Source data
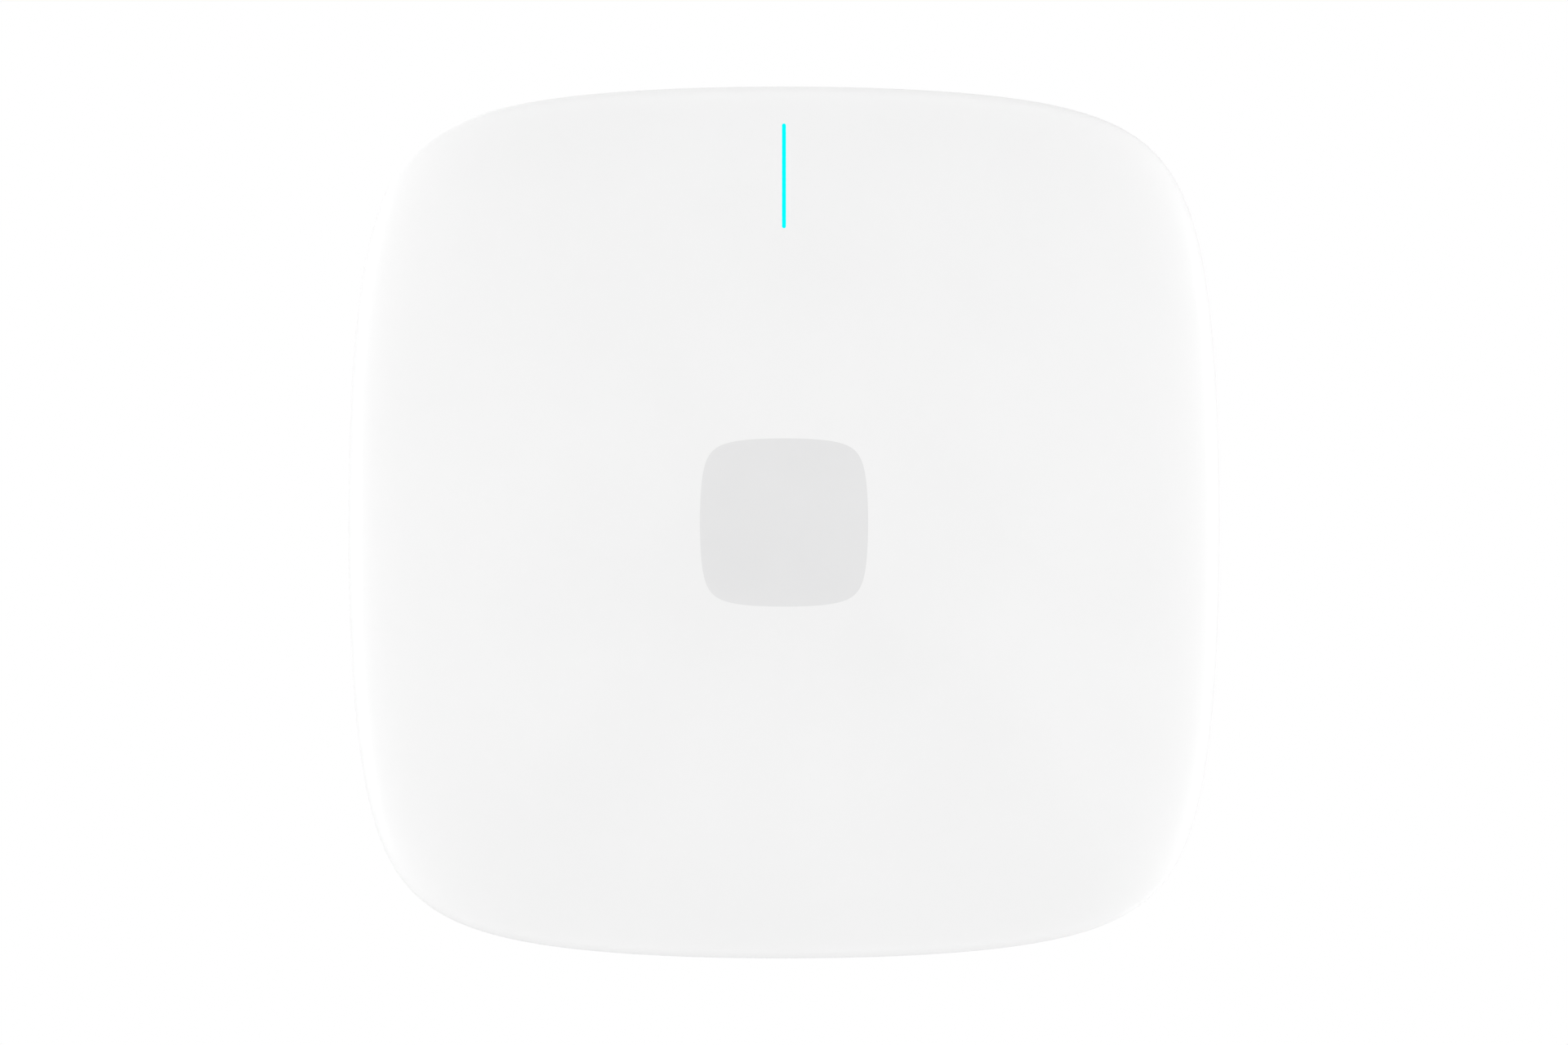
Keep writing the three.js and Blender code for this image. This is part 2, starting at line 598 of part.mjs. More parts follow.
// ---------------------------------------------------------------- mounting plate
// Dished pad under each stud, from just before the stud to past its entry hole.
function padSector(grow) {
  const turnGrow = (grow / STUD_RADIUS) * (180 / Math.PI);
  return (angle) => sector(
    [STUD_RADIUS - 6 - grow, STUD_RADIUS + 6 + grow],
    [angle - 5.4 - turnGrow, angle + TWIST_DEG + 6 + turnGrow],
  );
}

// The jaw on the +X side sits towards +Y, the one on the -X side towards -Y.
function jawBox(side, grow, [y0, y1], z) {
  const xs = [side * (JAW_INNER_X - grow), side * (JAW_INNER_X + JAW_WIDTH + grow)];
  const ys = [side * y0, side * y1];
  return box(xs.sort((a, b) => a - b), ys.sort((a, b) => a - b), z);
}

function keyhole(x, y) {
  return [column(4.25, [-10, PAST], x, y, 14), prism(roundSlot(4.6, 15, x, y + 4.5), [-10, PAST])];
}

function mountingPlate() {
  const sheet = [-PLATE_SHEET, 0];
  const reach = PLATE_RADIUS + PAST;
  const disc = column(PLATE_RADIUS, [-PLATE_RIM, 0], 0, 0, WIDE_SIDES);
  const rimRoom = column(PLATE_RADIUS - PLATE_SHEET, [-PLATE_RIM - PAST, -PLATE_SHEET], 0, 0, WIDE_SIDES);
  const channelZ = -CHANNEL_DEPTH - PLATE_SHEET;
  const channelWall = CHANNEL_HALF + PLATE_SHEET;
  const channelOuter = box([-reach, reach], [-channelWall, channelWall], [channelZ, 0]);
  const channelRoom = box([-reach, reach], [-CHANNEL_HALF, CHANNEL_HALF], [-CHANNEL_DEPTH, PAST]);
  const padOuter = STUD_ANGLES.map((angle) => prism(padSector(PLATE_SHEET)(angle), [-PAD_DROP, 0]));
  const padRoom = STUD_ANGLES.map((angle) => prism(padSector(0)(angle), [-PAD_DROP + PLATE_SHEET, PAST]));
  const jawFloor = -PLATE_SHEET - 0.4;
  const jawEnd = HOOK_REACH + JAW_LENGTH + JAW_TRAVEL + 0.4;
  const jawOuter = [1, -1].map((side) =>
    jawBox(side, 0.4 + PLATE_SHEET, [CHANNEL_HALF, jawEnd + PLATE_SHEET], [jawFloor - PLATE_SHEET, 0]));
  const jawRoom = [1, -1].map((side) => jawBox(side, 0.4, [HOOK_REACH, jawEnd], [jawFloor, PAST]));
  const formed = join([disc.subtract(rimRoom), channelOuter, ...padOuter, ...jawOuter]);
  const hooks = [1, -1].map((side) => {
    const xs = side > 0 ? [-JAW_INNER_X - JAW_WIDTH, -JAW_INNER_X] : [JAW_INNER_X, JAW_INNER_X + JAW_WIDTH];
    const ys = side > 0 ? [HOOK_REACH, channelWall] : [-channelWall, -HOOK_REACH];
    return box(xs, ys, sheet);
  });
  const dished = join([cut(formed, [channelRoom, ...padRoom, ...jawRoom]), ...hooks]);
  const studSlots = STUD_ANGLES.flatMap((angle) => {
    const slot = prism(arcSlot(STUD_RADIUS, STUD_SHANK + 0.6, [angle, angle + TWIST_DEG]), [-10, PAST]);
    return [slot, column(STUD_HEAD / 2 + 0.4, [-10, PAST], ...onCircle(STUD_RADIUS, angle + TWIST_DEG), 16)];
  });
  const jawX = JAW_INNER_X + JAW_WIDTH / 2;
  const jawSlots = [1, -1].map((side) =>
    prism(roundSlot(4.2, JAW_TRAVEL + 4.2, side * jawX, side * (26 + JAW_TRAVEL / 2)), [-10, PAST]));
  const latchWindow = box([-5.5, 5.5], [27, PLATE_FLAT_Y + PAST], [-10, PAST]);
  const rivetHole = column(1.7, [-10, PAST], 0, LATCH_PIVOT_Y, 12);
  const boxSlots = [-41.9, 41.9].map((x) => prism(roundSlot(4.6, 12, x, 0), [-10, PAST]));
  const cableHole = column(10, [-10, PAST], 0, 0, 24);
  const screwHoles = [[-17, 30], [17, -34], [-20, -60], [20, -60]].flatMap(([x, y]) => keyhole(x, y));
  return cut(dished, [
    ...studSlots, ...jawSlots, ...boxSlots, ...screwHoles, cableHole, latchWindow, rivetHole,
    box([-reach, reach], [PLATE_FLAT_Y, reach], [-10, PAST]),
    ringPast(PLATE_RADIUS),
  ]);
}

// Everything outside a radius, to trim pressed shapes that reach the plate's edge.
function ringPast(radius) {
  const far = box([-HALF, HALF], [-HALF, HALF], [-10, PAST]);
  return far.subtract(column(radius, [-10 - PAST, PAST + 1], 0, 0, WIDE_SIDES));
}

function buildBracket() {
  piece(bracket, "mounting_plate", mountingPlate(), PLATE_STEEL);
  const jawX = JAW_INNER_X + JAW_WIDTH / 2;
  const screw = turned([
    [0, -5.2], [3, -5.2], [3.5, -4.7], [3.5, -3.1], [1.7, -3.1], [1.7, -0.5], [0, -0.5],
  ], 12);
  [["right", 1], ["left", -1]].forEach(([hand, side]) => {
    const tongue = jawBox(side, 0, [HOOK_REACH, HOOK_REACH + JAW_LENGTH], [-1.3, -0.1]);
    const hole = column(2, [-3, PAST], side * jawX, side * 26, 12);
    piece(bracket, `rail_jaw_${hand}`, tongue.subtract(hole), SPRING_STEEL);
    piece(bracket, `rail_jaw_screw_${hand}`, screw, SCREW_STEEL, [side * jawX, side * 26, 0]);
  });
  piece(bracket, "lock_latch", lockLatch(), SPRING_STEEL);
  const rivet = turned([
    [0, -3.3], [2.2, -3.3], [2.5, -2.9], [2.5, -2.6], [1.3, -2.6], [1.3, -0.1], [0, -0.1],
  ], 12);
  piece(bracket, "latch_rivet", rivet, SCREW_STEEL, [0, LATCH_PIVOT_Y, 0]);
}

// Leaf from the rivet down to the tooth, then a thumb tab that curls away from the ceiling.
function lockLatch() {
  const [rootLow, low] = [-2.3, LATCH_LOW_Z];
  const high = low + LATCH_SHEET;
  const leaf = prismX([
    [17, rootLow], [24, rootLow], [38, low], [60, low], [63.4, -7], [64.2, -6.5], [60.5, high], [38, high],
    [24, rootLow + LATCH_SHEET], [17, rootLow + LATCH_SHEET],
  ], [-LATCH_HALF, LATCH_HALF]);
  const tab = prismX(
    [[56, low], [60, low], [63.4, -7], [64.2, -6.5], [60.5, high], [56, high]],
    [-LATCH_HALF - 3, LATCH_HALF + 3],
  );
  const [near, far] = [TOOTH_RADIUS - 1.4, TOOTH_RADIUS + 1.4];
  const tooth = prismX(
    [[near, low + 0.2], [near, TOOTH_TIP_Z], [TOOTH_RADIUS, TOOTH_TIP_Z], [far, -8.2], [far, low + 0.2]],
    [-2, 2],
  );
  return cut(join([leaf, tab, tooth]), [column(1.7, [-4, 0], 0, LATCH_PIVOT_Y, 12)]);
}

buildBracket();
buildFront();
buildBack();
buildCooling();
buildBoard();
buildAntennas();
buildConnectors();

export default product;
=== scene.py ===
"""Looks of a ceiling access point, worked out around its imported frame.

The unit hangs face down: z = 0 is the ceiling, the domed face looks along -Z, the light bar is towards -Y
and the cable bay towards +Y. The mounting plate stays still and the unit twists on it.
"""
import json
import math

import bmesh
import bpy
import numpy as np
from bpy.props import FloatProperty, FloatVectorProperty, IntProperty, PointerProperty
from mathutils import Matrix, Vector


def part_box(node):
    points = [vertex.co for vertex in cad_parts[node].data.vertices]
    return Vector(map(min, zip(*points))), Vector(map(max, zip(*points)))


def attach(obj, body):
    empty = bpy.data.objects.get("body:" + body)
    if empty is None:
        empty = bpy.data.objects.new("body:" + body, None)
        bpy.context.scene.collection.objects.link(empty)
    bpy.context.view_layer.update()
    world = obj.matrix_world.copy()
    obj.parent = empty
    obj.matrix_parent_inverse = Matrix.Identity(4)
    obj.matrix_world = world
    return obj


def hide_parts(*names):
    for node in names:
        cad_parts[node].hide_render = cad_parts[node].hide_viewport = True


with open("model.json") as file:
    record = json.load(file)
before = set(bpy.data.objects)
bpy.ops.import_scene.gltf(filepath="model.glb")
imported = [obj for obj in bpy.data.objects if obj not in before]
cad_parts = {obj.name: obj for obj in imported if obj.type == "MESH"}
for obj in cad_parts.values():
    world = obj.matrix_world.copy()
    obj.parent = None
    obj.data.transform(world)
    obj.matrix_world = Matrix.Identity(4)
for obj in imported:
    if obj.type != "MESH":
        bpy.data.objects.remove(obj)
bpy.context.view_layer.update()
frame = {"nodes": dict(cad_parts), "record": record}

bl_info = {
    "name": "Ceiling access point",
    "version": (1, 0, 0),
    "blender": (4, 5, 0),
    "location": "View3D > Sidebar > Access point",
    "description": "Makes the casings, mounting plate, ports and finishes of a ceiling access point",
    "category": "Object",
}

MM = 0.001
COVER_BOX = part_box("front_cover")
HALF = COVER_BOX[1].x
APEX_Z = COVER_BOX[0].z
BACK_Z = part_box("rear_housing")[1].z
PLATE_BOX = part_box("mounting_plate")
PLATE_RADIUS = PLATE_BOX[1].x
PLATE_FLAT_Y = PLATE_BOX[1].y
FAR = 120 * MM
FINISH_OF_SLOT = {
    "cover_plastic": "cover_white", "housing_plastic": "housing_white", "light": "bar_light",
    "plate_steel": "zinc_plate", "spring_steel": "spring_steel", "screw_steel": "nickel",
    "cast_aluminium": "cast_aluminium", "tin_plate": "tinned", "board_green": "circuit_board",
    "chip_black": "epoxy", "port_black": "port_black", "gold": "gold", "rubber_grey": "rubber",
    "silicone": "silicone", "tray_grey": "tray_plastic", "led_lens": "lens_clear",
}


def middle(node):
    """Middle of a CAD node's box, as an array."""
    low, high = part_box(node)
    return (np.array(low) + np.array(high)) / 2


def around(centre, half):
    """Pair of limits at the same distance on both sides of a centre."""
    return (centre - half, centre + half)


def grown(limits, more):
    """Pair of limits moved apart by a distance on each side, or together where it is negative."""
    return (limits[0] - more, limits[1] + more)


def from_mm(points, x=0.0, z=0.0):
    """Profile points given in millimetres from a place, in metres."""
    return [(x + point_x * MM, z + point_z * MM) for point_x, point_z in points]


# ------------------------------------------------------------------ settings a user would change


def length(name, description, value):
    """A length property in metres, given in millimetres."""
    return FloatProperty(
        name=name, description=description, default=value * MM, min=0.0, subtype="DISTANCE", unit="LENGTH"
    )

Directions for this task
Exactly the lines from the line with "buildBracket();" to the line with "from mathutils import Matrix, Vector", both included, are to be extracted, and no others.

Exercise answer
buildBracket();
buildFront();
buildBack();
buildCooling();
buildBoard();
buildAntennas();
buildConnectors();

export default product;
=== scene.py ===
"""Looks of a ceiling access point, worked out around its imported frame.

The unit hangs face down: z = 0 is the ceiling, the domed face looks along -Z, the light bar is towards -Y
and the cable bay towards +Y. The mounting plate stays still and the unit twists on it.
"""
import json
import math

import bmesh
import bpy
import numpy as np
from bpy.props import FloatProperty, FloatVectorProperty, IntProperty, PointerProperty
from mathutils import Matrix, Vector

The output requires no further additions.